— Task objective —
Your task is to return, exactly, the run of lines starting at the line holding "obj.parent = None" and ending at the line holding "return max(0, 1", both ends included and no other lines.

— Collected material —

┌──

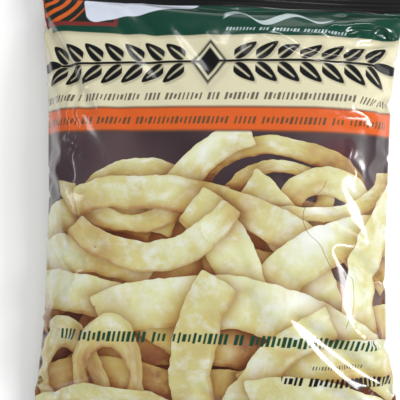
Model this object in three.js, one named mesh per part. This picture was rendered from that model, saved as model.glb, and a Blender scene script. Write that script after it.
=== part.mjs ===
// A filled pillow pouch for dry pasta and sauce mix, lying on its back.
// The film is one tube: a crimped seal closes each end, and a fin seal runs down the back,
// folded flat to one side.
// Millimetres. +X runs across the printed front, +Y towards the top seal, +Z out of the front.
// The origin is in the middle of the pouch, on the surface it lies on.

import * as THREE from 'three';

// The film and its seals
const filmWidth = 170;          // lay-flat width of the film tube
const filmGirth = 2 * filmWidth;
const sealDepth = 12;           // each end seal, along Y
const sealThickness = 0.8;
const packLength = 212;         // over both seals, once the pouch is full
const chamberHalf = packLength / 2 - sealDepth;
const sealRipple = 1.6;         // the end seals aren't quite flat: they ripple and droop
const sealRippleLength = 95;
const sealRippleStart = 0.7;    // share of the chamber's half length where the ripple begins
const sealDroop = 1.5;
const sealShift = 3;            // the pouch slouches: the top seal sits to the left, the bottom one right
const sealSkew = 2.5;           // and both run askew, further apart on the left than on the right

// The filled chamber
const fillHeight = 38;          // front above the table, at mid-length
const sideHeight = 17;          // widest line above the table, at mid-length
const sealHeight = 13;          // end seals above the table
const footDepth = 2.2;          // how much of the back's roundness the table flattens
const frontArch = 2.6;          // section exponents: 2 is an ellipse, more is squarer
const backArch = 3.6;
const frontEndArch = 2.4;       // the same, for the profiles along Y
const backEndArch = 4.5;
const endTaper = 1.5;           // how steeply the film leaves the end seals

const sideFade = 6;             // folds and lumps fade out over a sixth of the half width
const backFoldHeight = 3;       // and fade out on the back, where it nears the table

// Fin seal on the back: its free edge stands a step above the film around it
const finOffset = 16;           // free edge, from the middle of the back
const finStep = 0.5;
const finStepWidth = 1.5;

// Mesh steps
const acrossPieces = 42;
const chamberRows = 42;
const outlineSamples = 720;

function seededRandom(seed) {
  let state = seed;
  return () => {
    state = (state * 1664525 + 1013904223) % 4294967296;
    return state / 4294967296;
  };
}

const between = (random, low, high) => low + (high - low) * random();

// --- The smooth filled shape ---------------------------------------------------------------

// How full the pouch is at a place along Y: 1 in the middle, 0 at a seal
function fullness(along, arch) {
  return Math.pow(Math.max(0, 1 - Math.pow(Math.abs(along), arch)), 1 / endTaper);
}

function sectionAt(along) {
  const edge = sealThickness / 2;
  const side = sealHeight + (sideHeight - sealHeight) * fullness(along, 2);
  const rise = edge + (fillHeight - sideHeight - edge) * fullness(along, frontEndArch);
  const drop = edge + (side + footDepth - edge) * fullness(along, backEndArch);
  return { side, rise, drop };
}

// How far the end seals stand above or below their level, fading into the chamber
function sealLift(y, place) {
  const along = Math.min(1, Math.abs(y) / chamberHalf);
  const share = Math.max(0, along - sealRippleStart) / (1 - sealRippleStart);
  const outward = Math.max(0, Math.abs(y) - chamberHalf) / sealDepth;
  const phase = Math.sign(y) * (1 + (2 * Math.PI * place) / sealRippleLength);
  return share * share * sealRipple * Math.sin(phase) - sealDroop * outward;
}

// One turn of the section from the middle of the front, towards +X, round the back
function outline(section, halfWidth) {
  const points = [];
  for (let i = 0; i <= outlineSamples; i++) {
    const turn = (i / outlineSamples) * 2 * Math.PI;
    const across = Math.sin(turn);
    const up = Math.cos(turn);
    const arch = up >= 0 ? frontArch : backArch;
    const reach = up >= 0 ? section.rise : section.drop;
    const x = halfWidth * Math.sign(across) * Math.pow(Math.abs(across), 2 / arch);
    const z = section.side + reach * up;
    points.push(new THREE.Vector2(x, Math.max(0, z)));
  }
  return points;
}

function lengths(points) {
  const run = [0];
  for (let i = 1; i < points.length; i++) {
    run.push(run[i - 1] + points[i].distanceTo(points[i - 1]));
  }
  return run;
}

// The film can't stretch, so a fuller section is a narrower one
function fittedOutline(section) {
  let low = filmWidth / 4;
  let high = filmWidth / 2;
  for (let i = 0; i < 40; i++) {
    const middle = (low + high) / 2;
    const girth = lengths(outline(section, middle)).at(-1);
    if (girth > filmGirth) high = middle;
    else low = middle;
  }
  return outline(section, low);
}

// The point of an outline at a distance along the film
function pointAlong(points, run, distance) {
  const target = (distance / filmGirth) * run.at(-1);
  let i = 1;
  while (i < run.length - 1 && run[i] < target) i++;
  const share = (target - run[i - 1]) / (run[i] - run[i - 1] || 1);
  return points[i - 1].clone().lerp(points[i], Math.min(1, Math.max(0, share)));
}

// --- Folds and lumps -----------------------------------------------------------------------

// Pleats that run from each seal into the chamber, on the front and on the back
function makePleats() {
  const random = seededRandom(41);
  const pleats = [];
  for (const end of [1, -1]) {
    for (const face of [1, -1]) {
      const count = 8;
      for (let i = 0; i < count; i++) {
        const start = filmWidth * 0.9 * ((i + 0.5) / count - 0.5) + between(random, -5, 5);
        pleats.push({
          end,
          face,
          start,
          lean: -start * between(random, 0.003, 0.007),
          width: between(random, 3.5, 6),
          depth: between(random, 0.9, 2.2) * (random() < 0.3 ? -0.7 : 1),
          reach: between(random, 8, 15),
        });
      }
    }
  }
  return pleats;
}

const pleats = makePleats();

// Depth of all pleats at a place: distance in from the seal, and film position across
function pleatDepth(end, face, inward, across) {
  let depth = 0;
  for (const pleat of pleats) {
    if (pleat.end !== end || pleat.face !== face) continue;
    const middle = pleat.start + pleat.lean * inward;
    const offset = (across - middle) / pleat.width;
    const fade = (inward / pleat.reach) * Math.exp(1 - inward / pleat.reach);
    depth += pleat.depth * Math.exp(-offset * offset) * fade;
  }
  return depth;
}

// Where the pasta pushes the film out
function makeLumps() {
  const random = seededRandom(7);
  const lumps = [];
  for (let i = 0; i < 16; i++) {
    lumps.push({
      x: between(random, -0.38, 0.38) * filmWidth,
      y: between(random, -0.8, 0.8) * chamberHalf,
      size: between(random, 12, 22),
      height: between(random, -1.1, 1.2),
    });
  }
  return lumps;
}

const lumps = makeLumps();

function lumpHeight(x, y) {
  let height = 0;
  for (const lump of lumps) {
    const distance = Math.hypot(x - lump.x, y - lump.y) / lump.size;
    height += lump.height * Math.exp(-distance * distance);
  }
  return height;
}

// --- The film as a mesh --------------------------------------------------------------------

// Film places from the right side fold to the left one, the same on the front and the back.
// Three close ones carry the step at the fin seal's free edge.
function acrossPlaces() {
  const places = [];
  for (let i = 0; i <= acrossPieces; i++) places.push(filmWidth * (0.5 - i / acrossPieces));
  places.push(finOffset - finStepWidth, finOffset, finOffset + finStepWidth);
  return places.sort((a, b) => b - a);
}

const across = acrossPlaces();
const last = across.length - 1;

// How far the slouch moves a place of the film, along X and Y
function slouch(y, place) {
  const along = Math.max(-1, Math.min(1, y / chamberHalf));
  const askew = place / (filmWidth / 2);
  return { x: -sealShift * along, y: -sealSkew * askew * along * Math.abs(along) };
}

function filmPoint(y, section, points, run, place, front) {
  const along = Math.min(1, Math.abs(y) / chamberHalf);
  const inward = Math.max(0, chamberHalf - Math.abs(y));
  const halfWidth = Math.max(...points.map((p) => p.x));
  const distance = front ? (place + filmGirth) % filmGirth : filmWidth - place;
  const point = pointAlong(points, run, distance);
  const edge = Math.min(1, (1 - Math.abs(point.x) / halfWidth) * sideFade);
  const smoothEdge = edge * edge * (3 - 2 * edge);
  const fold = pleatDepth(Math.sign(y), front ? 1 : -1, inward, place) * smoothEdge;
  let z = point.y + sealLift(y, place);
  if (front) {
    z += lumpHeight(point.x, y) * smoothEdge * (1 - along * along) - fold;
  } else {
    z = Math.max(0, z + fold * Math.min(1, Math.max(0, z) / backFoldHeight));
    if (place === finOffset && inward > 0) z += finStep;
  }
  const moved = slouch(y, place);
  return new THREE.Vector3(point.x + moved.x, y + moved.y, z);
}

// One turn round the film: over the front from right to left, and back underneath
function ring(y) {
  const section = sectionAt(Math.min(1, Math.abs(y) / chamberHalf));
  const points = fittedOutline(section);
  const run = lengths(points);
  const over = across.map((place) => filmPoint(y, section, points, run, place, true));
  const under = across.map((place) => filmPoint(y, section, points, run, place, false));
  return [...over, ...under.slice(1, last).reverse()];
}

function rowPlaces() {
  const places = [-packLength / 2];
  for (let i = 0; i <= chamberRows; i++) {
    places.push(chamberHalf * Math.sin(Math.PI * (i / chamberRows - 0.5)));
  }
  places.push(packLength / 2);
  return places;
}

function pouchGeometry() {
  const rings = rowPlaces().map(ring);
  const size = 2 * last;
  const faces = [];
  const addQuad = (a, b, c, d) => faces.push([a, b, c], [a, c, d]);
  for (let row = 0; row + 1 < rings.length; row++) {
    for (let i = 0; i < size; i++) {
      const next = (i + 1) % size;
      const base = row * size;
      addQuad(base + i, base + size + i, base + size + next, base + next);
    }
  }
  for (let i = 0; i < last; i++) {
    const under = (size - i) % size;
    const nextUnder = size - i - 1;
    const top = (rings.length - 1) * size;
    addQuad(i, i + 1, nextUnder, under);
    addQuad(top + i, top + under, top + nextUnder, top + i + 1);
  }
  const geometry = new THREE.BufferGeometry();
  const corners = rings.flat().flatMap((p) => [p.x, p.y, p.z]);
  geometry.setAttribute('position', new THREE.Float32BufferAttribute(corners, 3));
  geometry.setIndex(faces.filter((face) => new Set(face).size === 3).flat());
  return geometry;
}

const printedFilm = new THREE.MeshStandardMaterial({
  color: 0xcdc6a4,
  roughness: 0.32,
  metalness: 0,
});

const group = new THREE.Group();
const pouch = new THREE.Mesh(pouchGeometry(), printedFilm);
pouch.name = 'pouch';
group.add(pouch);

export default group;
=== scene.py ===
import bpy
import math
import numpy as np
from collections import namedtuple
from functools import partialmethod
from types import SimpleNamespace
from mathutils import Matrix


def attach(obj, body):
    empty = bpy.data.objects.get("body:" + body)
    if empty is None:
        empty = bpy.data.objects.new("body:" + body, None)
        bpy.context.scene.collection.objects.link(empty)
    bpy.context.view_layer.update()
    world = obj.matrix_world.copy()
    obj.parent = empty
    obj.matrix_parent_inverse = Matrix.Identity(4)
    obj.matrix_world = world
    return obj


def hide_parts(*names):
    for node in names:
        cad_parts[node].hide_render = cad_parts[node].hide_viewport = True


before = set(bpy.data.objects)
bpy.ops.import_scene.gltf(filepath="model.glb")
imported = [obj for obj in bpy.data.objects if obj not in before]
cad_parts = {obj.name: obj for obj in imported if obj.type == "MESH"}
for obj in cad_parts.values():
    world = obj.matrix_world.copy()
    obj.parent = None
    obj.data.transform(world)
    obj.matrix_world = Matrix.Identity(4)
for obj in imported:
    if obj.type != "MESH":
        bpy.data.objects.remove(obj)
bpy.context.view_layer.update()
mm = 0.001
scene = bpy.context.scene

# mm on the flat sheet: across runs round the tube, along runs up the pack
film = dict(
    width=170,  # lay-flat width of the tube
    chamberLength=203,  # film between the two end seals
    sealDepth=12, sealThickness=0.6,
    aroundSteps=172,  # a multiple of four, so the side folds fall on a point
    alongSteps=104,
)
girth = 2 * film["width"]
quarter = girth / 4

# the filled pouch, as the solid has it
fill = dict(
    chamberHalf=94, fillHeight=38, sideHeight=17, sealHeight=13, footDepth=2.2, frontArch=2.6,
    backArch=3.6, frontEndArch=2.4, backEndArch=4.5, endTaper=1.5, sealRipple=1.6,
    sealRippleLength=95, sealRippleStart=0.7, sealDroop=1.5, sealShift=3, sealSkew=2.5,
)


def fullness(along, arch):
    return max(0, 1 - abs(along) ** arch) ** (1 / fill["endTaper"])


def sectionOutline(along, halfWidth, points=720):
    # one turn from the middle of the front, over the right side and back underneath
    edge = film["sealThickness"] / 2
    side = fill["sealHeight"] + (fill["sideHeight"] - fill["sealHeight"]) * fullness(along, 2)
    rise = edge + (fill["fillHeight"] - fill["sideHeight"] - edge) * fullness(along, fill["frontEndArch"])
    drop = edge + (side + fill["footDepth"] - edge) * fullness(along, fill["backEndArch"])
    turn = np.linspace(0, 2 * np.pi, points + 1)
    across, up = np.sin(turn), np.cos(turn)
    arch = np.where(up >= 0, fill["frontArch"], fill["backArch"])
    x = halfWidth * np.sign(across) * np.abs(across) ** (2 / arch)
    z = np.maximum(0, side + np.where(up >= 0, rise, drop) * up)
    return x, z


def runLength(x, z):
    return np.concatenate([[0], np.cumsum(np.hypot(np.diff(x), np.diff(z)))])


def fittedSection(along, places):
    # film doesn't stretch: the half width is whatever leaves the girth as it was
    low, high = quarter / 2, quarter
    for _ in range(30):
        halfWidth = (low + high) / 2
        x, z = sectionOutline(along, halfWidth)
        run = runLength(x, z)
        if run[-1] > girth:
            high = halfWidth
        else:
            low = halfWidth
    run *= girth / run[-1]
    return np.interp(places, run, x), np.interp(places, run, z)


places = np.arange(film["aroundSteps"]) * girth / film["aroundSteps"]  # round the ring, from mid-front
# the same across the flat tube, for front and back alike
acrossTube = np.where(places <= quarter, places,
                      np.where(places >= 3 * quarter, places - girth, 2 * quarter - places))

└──

— Reply —
    obj.parent = None
    obj.data.transform(world)
    obj.matrix_world = Matrix.Identity(4)
for obj in imported:
    if obj.type != "MESH":
        bpy.data.objects.remove(obj)
bpy.context.view_layer.update()
mm = 0.001
scene = bpy.context.scene

# mm on the flat sheet: across runs round the tube, along runs up the pack
film = dict(
    width=170,  # lay-flat width of the tube
    chamberLength=203,  # film between the two end seals
    sealDepth=12, sealThickness=0.6,
    aroundSteps=172,  # a multiple of four, so the side folds fall on a point
    alongSteps=104,
)
girth = 2 * film["width"]
quarter = girth / 4

# the filled pouch, as the solid has it
fill = dict(
    chamberHalf=94, fillHeight=38, sideHeight=17, sealHeight=13, footDepth=2.2, frontArch=2.6,
    backArch=3.6, frontEndArch=2.4, backEndArch=4.5, endTaper=1.5, sealRipple=1.6,
    sealRippleLength=95, sealRippleStart=0.7, sealDroop=1.5, sealShift=3, sealSkew=2.5,
)


def fullness(along, arch):
    return max(0, 1 - abs(along) ** arch) ** (1 / fill["endTaper"])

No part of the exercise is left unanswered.